About the idealised life she had imagined in her mind's eye - just the two of us, alone, living in the country, with our two dogs.

That is why she accused me of "destroyed her life." Destroyed her fantasy. Destroyed the rural idyll she had created in her mind.

No thought for my life, in her mind, incidentally.

I don't know if Sarah will ever see that fantasy become a reality with anyone.

Perhaps she may find someone who is prepared to give up everything, and everyone, for her. Somehow I doubt it - we all have baggage of one form or another. Which means that she is destined to live a life unfulfilled. Or that, at some point in the future, The Crash will come for her too.

As someone commented to me, remarkably charitably, "God help her when she reaches the menopause." Or when her father dies. Or when the next man suddenly has other demands on his time, his health, or attention. "Events, dear boy, events."

I do fear for her then.

Of course, the exterior will give no clue. It will be the same "giggly person" - attractive, intelligent, vital. The "strong woman".

But underneath....? How awful a prospect. And how sad that she will have no children of her own to provide understanding, support and, yes, unconditional love.

Which is something I am truly grateful for.

And what of me?

You may well say: "he's one to talk, he tried to kill himself just because a relationship went wrong. He's the mad one."

Fair point.

It wasn't any old relationship, of course. Been there. Done that.

I thought it was something else. My mind, playing tricks on me, perhaps?

Certainly, my own mind has gone off the rails several times throughout this terrible saga.

But I have attempted through this blog to explain something about how, and why, my mind was working (or not working) the way that it did. And the feelings that The Break-Up inevitably unleashed.

The Great Betrayal still hurts like hell and Sarah will, no doubt, take some satisfaction in that. Revenge, best served cold, and all that.

But how icy and calculating. Horrible.
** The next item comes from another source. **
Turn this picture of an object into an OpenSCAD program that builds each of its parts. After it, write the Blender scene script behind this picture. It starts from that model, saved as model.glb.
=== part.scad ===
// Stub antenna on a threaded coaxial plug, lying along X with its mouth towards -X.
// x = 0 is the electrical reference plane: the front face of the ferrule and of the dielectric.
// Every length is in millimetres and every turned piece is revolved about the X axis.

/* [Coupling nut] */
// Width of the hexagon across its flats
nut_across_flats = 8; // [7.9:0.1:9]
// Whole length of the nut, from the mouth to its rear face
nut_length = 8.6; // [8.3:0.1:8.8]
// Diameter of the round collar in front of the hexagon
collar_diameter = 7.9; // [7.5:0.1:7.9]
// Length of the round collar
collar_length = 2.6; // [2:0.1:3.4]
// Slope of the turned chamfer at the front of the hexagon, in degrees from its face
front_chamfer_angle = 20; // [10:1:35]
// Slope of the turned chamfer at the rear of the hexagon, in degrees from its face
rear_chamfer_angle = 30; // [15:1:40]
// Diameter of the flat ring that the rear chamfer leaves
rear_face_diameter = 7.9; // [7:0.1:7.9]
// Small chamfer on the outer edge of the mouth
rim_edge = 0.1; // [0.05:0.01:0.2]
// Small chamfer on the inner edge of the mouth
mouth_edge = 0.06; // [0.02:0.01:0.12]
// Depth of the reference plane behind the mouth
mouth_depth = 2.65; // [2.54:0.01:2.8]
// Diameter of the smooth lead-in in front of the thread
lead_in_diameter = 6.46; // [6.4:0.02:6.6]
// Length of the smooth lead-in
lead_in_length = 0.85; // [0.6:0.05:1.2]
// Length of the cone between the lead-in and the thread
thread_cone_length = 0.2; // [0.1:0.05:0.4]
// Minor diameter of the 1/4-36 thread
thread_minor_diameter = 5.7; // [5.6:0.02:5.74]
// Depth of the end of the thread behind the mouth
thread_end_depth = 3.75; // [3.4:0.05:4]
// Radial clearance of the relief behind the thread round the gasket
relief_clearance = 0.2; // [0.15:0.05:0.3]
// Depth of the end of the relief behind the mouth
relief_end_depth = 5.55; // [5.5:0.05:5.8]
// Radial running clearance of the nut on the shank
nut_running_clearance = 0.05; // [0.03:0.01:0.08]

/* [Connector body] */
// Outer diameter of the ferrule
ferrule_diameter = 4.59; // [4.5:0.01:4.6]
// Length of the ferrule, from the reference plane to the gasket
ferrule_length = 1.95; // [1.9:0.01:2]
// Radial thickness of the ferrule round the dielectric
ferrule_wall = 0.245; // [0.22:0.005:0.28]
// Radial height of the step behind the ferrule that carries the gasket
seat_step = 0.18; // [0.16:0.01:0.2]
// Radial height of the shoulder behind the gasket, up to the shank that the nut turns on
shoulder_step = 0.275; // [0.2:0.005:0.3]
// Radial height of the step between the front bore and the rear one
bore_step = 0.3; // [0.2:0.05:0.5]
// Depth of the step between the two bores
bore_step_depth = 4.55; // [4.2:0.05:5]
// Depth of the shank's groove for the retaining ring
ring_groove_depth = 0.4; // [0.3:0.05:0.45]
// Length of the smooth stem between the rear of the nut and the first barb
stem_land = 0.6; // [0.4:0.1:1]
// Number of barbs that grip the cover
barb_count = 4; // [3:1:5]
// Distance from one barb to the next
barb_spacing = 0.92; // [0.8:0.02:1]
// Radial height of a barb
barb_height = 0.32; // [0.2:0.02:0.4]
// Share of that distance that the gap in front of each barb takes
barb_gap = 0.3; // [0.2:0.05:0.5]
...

I will probably never know the extent, or the detail, of that treachery (unless, she is a witness for the prosecution at a future industrial tribunal - I'd like to witness that.)
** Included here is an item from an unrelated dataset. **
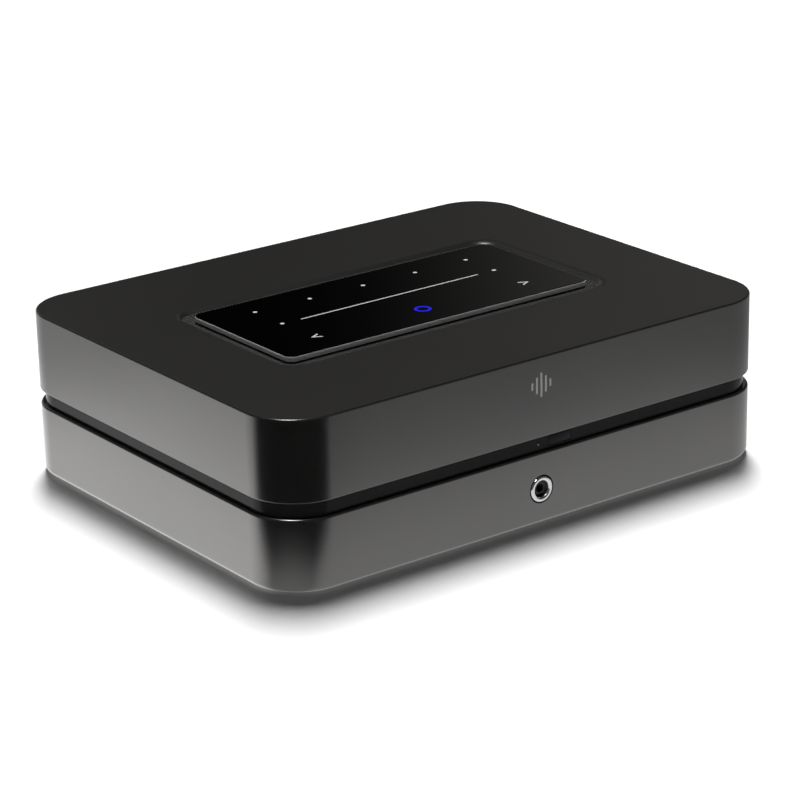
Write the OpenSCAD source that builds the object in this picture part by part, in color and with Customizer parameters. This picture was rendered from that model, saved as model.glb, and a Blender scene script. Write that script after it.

You may also ask: "But if you don't know the detail, how do you know there was a betrayal?"

Pay attention. Rewind to the doorstep encounter. The white face. The hysterics. And the verbal onslaught.

Her mind had already constructed her response, her justification, her excuse and was just waiting for the opportunity to unleash it on me. Makes a kind of sense. In Sarah's mind at least.

But, oh, how she must have struggled with building this imaginary edifice, inside her head, through all those many months.

Awful, really. And, yes, self-delusional. But we have already seen some of that.

And the selfishness. And the spite. And the sheer nastiness, of it all. God, she must have been hurting so bad...

One of the terrible tragedies of all this, however, is that Sarah will never reflect, never hesitate, never understand. Because to her, that would be to show weakness. And, as "a strong woman", she could never do that.

So there is nothing to be done.

For me, it has all been a journey of discovery. Of myself and Sarah, my ex-partner. Of other people - my children. My few friends. My sister. The good things, which I can hold onto.

I have also discovered the awful reality of services for people who are mentally ill. The bureaucracy, the insensitivity, the stupidity, the care-less-ness. I have become quite the expert. Maybe I can put that to some good use, in the future.

And I have come to this, final, terrible conclusion: I now have to give up any hope on Sarah as a human being, although everything about me hates to give up hope on anyone.

It goes to the core of my being, to have no hope for someone. No hope that she will ever understand. No hope that she will ever know. No hope that, somewhere along the way, she may think differently and, perhaps, behave differently.

And that's why, though it causes me so much pain and sadness, I must now abandon her.